The celebrated swimming pool is certainly nothing new either, with the very first of its kind dating back to the 3rd millennium BCE. Such man-made pools were loved by the Egyptians, Greeks, and Romans, with the Italian lord Gaius Maecenas often being wrongly named as the inventor of the heated luxury delight. Maecenas, indeed, was one of the first to have a heated pool made for his villa, but this doesn’t mean he invented the things.

So, thank you to the Egyptian, Greek, and Roman civilisations for popularising the humble swimming pool, for without your influence, cinema would have never produced such incredible sequences. Throughout the decades of cinema, the mysterious allure and comedic potential of the swimming pool have led to the creation of countless memorable moments.

Although there are, indeed, too many aquatic moments to mention, these five encapsulate just how beautiful, inventive and terrifying they have the potential to be.

The five best movie swimming pools:

Aquatic L.A. – Boogie Nights (Paul Thomas Anderson, 1997)

For many, the 1997 Paul Thomas Anderson movie Boogie Nights is the celebrated director’s magnum opus. Set in the hills of L.A. during the late 1970s, the movie follows the lives of a group of budding porn actors and filmmakers, with Anderson casting the likes of Mark Wahlberg, Burt Reynolds, Julianne Moore and Philip Seymour Hoffman to act out his cinematic vision.

What results is a vibrant exploration of Hollywood during the closing stages of the 20th century, with Anderson transporting audiences back in time with an absorbing and authentic tale. No moment better realises this immersion than the party scene where the camera interacts with the environment as if it, too, was a guest, going from conversation to conversation before diving into the water.

Blood in the Water – Let the Right One In (Tomas Alfredson, 2008)

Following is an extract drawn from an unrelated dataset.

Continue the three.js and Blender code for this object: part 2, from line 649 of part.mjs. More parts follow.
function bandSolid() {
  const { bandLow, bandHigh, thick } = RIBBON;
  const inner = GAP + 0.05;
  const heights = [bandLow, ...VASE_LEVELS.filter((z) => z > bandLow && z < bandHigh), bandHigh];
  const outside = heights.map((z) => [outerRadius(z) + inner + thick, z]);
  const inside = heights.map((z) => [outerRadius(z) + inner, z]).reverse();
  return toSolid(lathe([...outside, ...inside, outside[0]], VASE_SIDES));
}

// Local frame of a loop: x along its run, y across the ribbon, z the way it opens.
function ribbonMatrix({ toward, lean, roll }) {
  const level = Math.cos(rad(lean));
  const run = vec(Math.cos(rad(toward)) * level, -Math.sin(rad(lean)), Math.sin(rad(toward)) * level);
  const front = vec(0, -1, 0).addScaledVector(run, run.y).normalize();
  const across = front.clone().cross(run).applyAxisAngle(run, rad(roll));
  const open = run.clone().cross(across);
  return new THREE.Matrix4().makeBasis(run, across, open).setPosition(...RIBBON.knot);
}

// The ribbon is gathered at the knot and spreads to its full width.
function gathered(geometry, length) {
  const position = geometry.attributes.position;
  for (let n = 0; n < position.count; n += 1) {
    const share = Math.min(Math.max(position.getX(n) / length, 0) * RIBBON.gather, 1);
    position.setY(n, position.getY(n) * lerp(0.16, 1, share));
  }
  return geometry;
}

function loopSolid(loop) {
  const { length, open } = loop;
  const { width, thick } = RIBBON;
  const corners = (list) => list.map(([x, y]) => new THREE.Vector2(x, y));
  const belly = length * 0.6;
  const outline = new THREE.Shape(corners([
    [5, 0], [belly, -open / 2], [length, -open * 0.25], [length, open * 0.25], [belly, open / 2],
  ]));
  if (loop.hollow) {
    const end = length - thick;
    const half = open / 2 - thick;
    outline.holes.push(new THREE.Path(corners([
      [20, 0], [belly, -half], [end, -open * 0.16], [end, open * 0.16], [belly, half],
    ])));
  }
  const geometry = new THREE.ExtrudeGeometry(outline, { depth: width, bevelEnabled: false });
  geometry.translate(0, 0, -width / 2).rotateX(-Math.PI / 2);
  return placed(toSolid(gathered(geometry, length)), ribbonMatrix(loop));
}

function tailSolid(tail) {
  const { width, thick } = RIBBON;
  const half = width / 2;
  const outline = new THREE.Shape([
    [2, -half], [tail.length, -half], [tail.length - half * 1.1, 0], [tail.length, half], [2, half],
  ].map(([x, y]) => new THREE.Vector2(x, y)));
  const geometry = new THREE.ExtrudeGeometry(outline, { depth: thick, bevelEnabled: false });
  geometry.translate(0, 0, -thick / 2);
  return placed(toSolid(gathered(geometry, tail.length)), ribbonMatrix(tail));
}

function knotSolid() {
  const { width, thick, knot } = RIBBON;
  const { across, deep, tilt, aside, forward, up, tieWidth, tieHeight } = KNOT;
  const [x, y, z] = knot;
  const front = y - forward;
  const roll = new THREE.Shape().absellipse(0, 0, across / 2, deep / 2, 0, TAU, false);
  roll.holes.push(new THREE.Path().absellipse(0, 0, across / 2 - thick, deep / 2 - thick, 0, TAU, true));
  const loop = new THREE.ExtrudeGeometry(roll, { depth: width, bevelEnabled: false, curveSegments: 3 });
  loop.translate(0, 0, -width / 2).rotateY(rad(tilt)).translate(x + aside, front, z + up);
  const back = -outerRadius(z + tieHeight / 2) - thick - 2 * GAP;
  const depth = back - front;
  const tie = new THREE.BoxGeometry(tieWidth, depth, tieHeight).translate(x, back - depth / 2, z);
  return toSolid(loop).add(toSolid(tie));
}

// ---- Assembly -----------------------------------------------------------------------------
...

Too often forgotten in conversations regarding the greatest modern horror movies, Tomas Alfredson’s Let the Right One In was the talk of the industry back in 2008. Released the very same year as the first instalment in Hollywood’s own vampire franchise Twilight, Let the Right One In was an entirely different beast, being a dark horror tale set in the dark streets of Sweden about a strange new girl who arrives at the local school and befriends a bullied boy.

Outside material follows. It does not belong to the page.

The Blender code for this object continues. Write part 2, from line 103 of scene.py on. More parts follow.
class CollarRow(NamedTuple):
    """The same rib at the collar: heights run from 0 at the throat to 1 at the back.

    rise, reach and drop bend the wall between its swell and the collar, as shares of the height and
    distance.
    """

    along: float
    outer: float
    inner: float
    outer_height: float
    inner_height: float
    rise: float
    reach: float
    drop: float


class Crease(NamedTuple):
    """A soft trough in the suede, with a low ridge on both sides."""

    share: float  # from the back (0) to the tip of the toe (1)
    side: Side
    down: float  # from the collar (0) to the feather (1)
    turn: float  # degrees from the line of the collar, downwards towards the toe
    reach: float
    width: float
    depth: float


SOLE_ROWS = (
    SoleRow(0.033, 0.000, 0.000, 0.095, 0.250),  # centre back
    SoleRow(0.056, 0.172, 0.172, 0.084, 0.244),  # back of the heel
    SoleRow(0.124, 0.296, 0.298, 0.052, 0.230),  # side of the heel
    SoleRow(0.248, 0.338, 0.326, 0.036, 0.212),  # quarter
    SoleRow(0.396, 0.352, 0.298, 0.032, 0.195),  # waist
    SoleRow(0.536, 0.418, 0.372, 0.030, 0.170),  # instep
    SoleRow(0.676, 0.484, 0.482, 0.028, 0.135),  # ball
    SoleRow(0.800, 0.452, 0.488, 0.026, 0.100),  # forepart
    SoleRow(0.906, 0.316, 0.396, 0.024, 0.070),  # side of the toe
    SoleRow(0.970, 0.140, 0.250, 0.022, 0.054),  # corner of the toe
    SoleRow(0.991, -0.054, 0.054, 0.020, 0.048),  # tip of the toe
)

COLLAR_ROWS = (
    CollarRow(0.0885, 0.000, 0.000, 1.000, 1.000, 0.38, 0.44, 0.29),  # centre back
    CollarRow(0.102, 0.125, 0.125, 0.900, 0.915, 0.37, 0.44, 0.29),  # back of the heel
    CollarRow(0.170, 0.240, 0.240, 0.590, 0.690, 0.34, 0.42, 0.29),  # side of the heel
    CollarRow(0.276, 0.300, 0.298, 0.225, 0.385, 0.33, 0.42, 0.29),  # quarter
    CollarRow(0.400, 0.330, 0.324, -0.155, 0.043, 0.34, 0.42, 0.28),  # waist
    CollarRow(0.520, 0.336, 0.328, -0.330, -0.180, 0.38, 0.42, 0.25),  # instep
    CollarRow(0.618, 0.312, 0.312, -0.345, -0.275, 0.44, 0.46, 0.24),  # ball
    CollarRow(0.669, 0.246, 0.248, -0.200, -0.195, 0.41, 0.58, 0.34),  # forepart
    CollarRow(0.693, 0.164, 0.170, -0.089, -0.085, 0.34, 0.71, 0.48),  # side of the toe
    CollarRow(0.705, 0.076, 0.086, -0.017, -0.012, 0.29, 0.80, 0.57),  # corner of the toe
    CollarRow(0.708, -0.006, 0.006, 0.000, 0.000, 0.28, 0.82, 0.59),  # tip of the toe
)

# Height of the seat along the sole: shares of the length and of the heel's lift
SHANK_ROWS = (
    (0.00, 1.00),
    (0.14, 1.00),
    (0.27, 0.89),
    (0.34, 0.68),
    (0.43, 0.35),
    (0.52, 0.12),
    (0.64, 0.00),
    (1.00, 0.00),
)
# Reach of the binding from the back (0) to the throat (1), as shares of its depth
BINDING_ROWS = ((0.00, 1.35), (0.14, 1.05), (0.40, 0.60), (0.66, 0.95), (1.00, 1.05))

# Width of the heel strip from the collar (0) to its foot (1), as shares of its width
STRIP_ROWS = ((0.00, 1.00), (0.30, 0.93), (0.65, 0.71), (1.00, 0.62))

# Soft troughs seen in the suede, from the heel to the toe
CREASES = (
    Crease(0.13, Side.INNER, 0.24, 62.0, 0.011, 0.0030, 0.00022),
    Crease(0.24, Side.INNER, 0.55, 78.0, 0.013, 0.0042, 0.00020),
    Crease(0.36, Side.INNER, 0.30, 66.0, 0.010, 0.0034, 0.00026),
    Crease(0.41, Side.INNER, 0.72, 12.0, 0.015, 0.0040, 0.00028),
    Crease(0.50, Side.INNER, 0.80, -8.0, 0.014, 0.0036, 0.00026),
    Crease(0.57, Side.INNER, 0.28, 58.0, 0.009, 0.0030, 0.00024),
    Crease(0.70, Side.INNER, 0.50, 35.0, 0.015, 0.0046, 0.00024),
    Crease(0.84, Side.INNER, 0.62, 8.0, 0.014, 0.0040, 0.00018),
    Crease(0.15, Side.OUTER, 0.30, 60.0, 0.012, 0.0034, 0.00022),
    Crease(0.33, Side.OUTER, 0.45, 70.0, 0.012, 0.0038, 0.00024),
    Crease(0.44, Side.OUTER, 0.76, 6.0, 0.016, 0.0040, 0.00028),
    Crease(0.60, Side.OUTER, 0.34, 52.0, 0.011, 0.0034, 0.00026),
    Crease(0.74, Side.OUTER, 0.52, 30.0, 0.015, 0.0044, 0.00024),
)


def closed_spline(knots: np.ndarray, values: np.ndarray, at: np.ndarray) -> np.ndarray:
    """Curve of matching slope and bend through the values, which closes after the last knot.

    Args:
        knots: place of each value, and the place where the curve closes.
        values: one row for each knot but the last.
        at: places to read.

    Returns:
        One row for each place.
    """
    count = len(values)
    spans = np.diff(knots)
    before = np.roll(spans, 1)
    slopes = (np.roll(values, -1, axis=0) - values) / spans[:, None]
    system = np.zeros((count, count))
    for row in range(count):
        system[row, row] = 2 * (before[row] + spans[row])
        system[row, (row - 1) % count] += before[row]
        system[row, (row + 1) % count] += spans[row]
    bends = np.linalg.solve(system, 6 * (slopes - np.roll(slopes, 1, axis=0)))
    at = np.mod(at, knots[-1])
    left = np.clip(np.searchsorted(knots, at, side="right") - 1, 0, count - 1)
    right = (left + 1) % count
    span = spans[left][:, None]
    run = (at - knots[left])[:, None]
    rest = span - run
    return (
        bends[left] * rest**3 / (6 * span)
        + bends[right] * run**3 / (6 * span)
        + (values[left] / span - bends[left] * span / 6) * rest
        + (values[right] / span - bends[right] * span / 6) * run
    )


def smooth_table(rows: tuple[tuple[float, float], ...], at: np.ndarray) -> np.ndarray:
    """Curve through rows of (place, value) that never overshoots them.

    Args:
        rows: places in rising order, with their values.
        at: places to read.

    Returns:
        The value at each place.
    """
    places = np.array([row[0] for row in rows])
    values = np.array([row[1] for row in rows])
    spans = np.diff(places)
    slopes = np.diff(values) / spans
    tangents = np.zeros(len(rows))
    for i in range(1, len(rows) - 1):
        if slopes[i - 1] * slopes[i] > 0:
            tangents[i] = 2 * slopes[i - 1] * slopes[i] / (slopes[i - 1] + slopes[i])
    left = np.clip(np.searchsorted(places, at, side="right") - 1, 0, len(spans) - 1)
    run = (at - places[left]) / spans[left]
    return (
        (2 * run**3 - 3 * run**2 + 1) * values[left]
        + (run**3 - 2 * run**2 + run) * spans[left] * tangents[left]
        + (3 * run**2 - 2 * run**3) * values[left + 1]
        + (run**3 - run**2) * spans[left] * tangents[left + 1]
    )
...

In what is certainly the most memorable moment from the classic horror, the boy Oskar finds himself the victim of his tormentors once again, being dunked underwater for a prolonged amount of time. The sadistic bullies meet their demise; however, once vampire Eli gets their hands on them offscreen, Alfredson keeps the camera on Oskar underwater, and the bodies of the schoolboys are ragdolled across the water.

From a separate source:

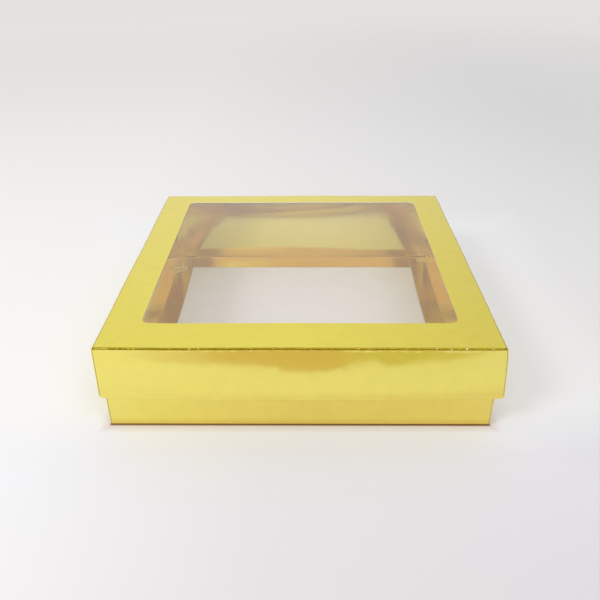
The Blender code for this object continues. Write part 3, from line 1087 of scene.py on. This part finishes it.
def lay_table():
    """A table under plain pale paper, which fades into the background. Its colour holds painted shade: darker to
    the right, and round, in front of and under the box. Mirrors alone see a warm band in front, beyond the paper,
    as a painted reflection."""
    table = stage_object("table", disc("table", 6.0, 0.0))
    tree, spot = new_material("pale matt paper")
    place = add(tree, "ShaderNodeSeparateXYZ", [spot]).outputs
    rays = add(tree, "ShaderNodeLightPath").outputs
    sides = [add(tree, "ShaderNodeMath", [place[axis]], operation="ABSOLUTE") for axis in "XY"]
    beside = add(tree, "ShaderNodeMath", sides, operation="MAXIMUM")
    distance = add(tree, "ShaderNodeVectorMath", [spot], operation="LENGTH").outputs["Value"]

    # The outline of the warm band in front, a painted reflection that mirrors alone see, is uneven
    tiles = add(tree, "ShaderNodeTexVoronoi", {"Vector": spot, "Scale": 1 / (38 * MM)}).outputs["Color"]
    uneven = add(tree, "ShaderNodeSeparateColor", [tiles])
    edge = add(tree, "ShaderNodeMath", [uneven, 0.012, place["Y"]], operation="MULTIPLY_ADD")
    notch = add(tree, "ShaderNodeMath", [place["X"], 0.05, 0.012], operation="COMPARE")
    edge = add(tree, "ShaderNodeMath", [notch, 0.016, edge], operation="MULTIPLY_ADD")

    # Where each change of colour begins and where it is full, and between which amounts
    zone = {"mirrored": rays["Is Glossy Ray"], "to the camera": rays["Is Camera Ray"]}
    for label, *span in (
        ("across", place["X"], -0.20, 0.40),
        ("cool ring", beside, 0.245, 0.125),
        ("warm ring", beside, 0.130, 0.1225, 0.0, 0.6),
        ("contact ring", beside, 0.1237, 0.1229),
        ("in front", place["Y"], -0.10, -0.15),
        ("more to the right", place["X"], -0.18, -0.02, 0.3),
        ("not far in front", place["Y"], -0.50, -0.28),
        ("less when mirrored", zone["mirrored"], 0.0, 1.0, 1.0, 0.3),
        ("under the skirt", beside, 0.172, 0.160),
        ("warmer to the right", place["X"], -0.13, 0.0, 0.2),
        ("edge", edge, -0.215, -0.222),
        ("middle", sides[0], 0.155, 0.135),
        ("tan", place["X"], -0.150, -0.060),
        ("olive", place["X"], 0.020, 0.060),
        ("far", distance, 0.7, 2.2),
    ):
        zone[label] = add(tree, "ShaderNodeMapRange", span)
    for label, *others in (
        ("in front", "more to the right", "not far in front", "less when mirrored"),
        ("under the skirt", "warmer to the right", "mirrored"),
        ("edge", "middle", "mirrored"),
        ("far", "to the camera"),
    ):
        for other in others:
            zone[label] = add(tree, "ShaderNodeMath", [zone[label], zone[other]], operation="MULTIPLY")
    for label in ("cool ring", "warm ring", "contact ring"):
        direct = [zone[label], rays["Is Diffuse Ray"]]
        zone[label] = add(tree, "ShaderNodeMath", direct, operation="SUBTRACT", use_clamp=True)

    # Painted light and shade: darker to the right, and painted cooler round the box against the gold's warm
    # bounce
    #     # light. Close to the box a painted warm shade, under its edge a painted contact shadow, and painted
    #     shade in
    #     # front. What the tray mirrors of it, under the lid's skirt, is painted warmer and darker, more so to
    #     the right
    paper = hex_colour("#FAF9F6")
    for label, shade, blend in (
        ("across", hex_colour("#E7E7E7"), "MIX"),
        ("cool ring", hex_colour("#FAFBFF"), "MIX"),
        ("warm ring", hex_colour("#DCBFBA"), "MIX"),
        ("contact ring", hex_colour("#9A7C52"), "MIX"),
        ("in front", (0.86, 0.85, 0.88, 1), "MULTIPLY"),
        ("under the skirt", (0.93, 0.85, 0.84, 1), "MULTIPLY"),
    ):
        layer = {0: zone[label], 6: paper, 7: shade}
        paper = add(tree, "ShaderNodeMix", layer, data_type="RGBA", blend_type=blend).outputs[2]
    # Painted reflection: the warm band in front, tan to the left and olive to the right, for mirrors alone
    warm = paper
    for label, shade in (("tan", "#D9C2A0"), ("olive", "#D3CB94")):
        layer = {0: zone[label], 6: warm, 7: hex_colour(shade)}
        warm = add(tree, "ShaderNodeMix", layer, data_type="RGBA").outputs[2]
    paper = add(tree, "ShaderNodeMix", {0: zone["edge"], 6: paper, 7: warm}, data_type="RGBA").outputs[2]
    shader = add(tree, "ShaderNodeBsdfPrincipled", {"Base Color": paper, "Roughness": 0.8})
    shader = add(tree, "ShaderNodeMixShader", [zone["far"], shader, add(tree, "ShaderNodeBsdfTransparent")])
    add(tree, "ShaderNodeOutputMaterial", [shader])
    table.data.materials.append(bpy.data.materials["pale matt paper"])


def light_world():
    """A pale, even room, a little darker to the right. What mirrors alone see of it in front, where the camera
    stands, is a painted reflection: olive, paler at eye level and unlit near the table, with one small window.
    What reaches the eye over two mirrors or through the film is painted tan, with painted glints high up."""
    world = bpy.data.worlds.new("pale room")
    bpy.context.scene.world = world
    world.use_nodes = True
    tree = world.node_tree
    tree.nodes.clear()
    facing = add(tree, "ShaderNodeTexCoord").outputs["Generated"]
    way = add(tree, "ShaderNodeSeparateXYZ", [facing]).outputs
    rays = add(tree, "ShaderNodeLightPath").outputs
    aside = add(tree, "ShaderNodeMath", [way["X"]], operation="ABSOLUTE")
    level = add(tree, "ShaderNodeMath", [way["Z"], 0.47], operation="SUBTRACT")
    level = add(tree, "ShaderNodeMath", [level], operation="ABSOLUTE")
    gap = add(tree, "ShaderNodeVectorMath", [facing, (-0.115, -0.88, 0.46)], operation="DISTANCE")
    again = add(tree, "ShaderNodeMath", [rays["Glossy Depth"], 1.0], operation="SUBTRACT")
    again = add(tree, "ShaderNodeMath", [again, rays["Transparent Depth"]], operation="MAXIMUM")
    clear = [rays["Is Glossy Ray"], rays["Diffuse Depth"]]
    clear = add(tree, "ShaderNodeMath", clear, operation="SUBTRACT", use_clamp=True)

    # Where each change of colour begins and where it is full
    part = {"mirrored": rays["Is Glossy Ray"], "clear": clear}
    for label, *span in (
        ("front", way["Y"], 0.0, -0.3),
        ("below the ceiling", way["Z"], 0.92, 0.75),
        ("low", way["Z"], 0.26, 0.14),
        ("level", level, 0.2, 0.14),
        ("window", gap.outputs["Value"], 0.06, 0.03),
        ("twice", again, 0.4, 0.6),
        ("glint", way["Z"], 0.66, 0.74),
        ("aside", aside, 0.14, 0.17),
        ("far aside", aside, 0.38, 0.44),
        ("behind", way["Y"], 0.5, 0.6),
        ("right", way["X"], 0.0, 0.28),
        ("high", way["Z"], 0.36, 0.62),
        ("strength", rays["Is Diffuse Ray"], 0.0, 1.0, 1.0, 0.74),
    ):
        part[label] = add(tree, "ShaderNodeMapRange", span)
    for label, operation, other in (
        ("front", "MULTIPLY", "below the ceiling"),
        ("front", "MAXIMUM", "twice"),
        ("front", "MULTIPLY", "clear"),
        ("glint", "MULTIPLY", "aside"),
        ("far aside", "MULTIPLY", "behind"),
        ("glint", "MAXIMUM", "far aside"),
        ("right", "MULTIPLY", "mirrored"),
        ("high", "MULTIPLY", "mirrored"),
    ):
        part[label] = add(tree, "ShaderNodeMath", [part[label], part[other]], operation=operation)

    # Painted reflections: what mirrors alone see in front, and over two mirrors a painted tan with painted glints
    painted_tan_and_glints = {0: part["glint"], 6: hex_colour("#EBC4BC"), 7: (1.7, 1.6, 1.8, 1)}
    painted_tan_and_glints = add(tree, "ShaderNodeMix", painted_tan_and_glints, data_type="RGBA").outputs[2]
    painted_facade_reflection = hex_colour("#74680C")
    for label, shade in (
        ("level", hex_colour("#CFC39C")),
        ("twice", painted_tan_and_glints),
        ("low", hex_colour("#4A3E1C")),
        ("window", (1.15, 1.1, 1.0, 1)),
    ):
        painted_facade_reflection = add(tree, "ShaderNodeMix", {0: part[label], 6: painted_facade_reflection, 7: shade}, data_type="RGBA").outputs[2]
    room = hex_colour("#F0EEEC")
    for amount, shade, blend in (
        (part["right"], hex_colour("#E0DCD8"), "MIX"),
        (rays["Is Diffuse Ray"], hex_colour("#EFEEF2"), "MIX"),
        (part["high"], (1.0, 1.0, 0.66, 1), "MULTIPLY"),
        (rays["Is Camera Ray"], hex_colour("#E3E1E0"), "MIX"),
        (part["front"], painted_facade_reflection, "MIX"),
    ):
        layer = {0: amount, 6: room, 7: shade}
        room = add(tree, "ShaderNodeMix", layer, data_type="RGBA", blend_type=blend).outputs[2]
    shader = add(tree, "ShaderNodeBackground", [room, part["strength"]])
    add(tree, "ShaderNodeOutputWorld", [shader])


LAMPS = {
    "window light": ((-0.95, -0.85, 1.15), 0.45, 6.0, True),
    "room light": ((0.5, -1.6, 2.2), 2.0, 20.0, False),
}


def hang_lights():
    """A soft light from the front left, and a wide one from the room behind the camera."""
    for name, (place, size, power, mirrored) in LAMPS.items():
        lamp = bpy.data.lights.new(name, "AREA")
        lamp.size = size
        lamp.energy = power
        made = bpy.data.objects.new(name, lamp)
        bpy.context.scene.collection.objects.link(made)
        made.location = place
        made.rotation_euler = (-made.location).to_track_quat("-Z", "Y").to_euler()
        made.visible_glossy = mirrored

    # The foil walls mirror each other many times over
    light_paths = bpy.context.scene.cycles
    light_paths.max_bounces = 16
    light_paths.glossy_bounces = 12


def place_camera():
    """The photograph's view: a lens of 38.2 mm on a 36 mm frame, held 30 degrees above the table."""
    place = (0.00465, -0.4378, 0.2796)
    pitch, yaw, roll = 0.5317, -0.0124, -0.0065
    lens = bpy.data.cameras.new("camera")
    lens.sensor_width = 36.0
    lens.lens = 38.2
    lens.clip_start, lens.clip_end = 0.01, 50.0
    made = bpy.data.objects.new("camera", lens)
    bpy.context.scene.collection.objects.link(made)
    forward = Vector((sin(yaw) * cos(pitch), cos(yaw) * cos(pitch), -sin(pitch)))
    level = Vector((cos(yaw), -sin(yaw), 0))
    upward = level.cross(forward)
    right = cos(roll) * level + sin(roll) * upward
    upward = right.cross(forward)
    turn = Matrix((right, upward, -forward)).transposed().to_4x4()
    made.matrix_world = Matrix.Translation(place) @ turn
    bpy.context.scene.camera = made


class GIFTBOX_PT_panel(bpy.types.Panel):
    """Sizes and steps of the gift box"""

    bl_label = "Window gift box"
    bl_idname = "GIFTBOX_PT_panel"
    bl_space_type = "VIEW_3D"
    bl_region_type = "UI"
    bl_category = "Gift box"

    def draw(self, context):
        for group in ("gift_box", "gift_box_shape", "gift_box_finish"):
            values = getattr(context.scene, group)
            for name in values.bl_rna.properties.keys():
                if name not in ("rna_type", "name"):
                    self.layout.prop(values, name)
        for step in STEPS:
            self.layout.operator(step.bl_idname)


GROUPS = {"gift_box": BoxSizes, "gift_box_shape": BoxShape, "gift_box_finish": BoxFinish}
STEPS = (
    GIFTBOX_OT_materials,
    GIFTBOX_OT_lid_top,
    GIFTBOX_OT_lid_walls,
    GIFTBOX_OT_window,
    GIFTBOX_OT_tray_floor,
    GIFTBOX_OT_tray_walls,
    GIFTBOX_OT_corner_tabs,
    GIFTBOX_OT_stage,
)


def register():
    for group in (*GROUPS.values(), *STEPS, GIFTBOX_PT_panel):
        bpy.utils.register_class(group)
    for name, group in GROUPS.items():
        setattr(bpy.types.Scene, name, PointerProperty(type=group))
    bpy.context.scene.view_settings.view_transform = "Standard"


def unregister():
    for name in GROUPS:
        delattr(bpy.types.Scene, name)
    for group in reversed((*GROUPS.values(), *STEPS, GIFTBOX_PT_panel)):
        bpy.utils.unregister_class(group)


def main():
    register()
    for step in STEPS:
        area, name = step.bl_idname.split(".")
        getattr(getattr(bpy.ops, area), name)()


if __name__ == "__main__":
    main()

Empty bowls – Dogtown and Z-Boys (Stacy Peralta, 2001)

Traditionally, swimming pools are filled with water, but it’s easy to forget that the playful structures can be enjoyed with or without liquid. Sure, if you fancy a swim, you’d rather be accompanied by H20, but if you want to skateboard, “the water had to go, and they had to be ridden man,” as surfer Allen Sarlo proclaims in Stacy Peralta’s seminal 2001 documentary, Dogtown and Z-Boys.

Quite possibly the greatest movie ever made about skateboarding, Dogtown and Z-Boys documents the lives of the Zephyr skating team that rose to prominence in the 1970s thanks to their revolutionary take on the sport. Many of the team members were ambitious, opportunistic young men who cared little for the law, leading for many of their summer days to be spent driving around the streets of Santa Monica and Venice, California, looking for desolate swimming pools they could empty and ride.

Pool party – The Swimmer (Frank Perry, 1968)

It would be a crime not to include the Frank Perry classic The Swimmer on the list of the best cinematic pools. After all, the film includes several ones throughout its runtime. A cautionary tale of a truly peculiar nature, Perry’s film tells the story of Ned Merrill (Burt Lancaster), a man who vows to swim home across the valley by taking a dip in a number of swimming pools that cross his route.

A tragedy that exists in some sort of ethereal dreamworld, the film explores the dangers of living in the past and within the mindset of your youth rather than developing with age. Such takes Merrill to an empty swimming pool, where he tells a young boy, “If you make believe hard enough that something is true, then it is true for you,” as well as a grand pool party where his delusional reality comes crumbling down. The latter, taking place at the climax of the film, is a tragic sequence and a piece of movie magic.

The fountain of youth – Cocoon (Ron Howard, 1985)

Alien movies are among some of the most beloved types of cinema out there, yet the 1985 Ron Howard film Cocoon somehow still remains an oddity in spite of its baffling premise. Penned by screenwriter David Saperstein, the film tells the story of a group of older characters who come across a swimming pool full of alien cocoons. Surprisingly, they consider this strange discovery as the perfect time to take a dip, realising that when they do, their youth is restored.

The real-life Fountain of Youth tale was divisive at the time of its release, with the dodgy CGI hardly helping its case, but time has been kind to Howard’s cosmic tale. Now, the peculiar, flame-like alien spirits feel more like stylish flourishes rather than face-value extraterrestrials, with many of the swimming pool sequences feeling strangely euphoric, uplifting and heart-warming.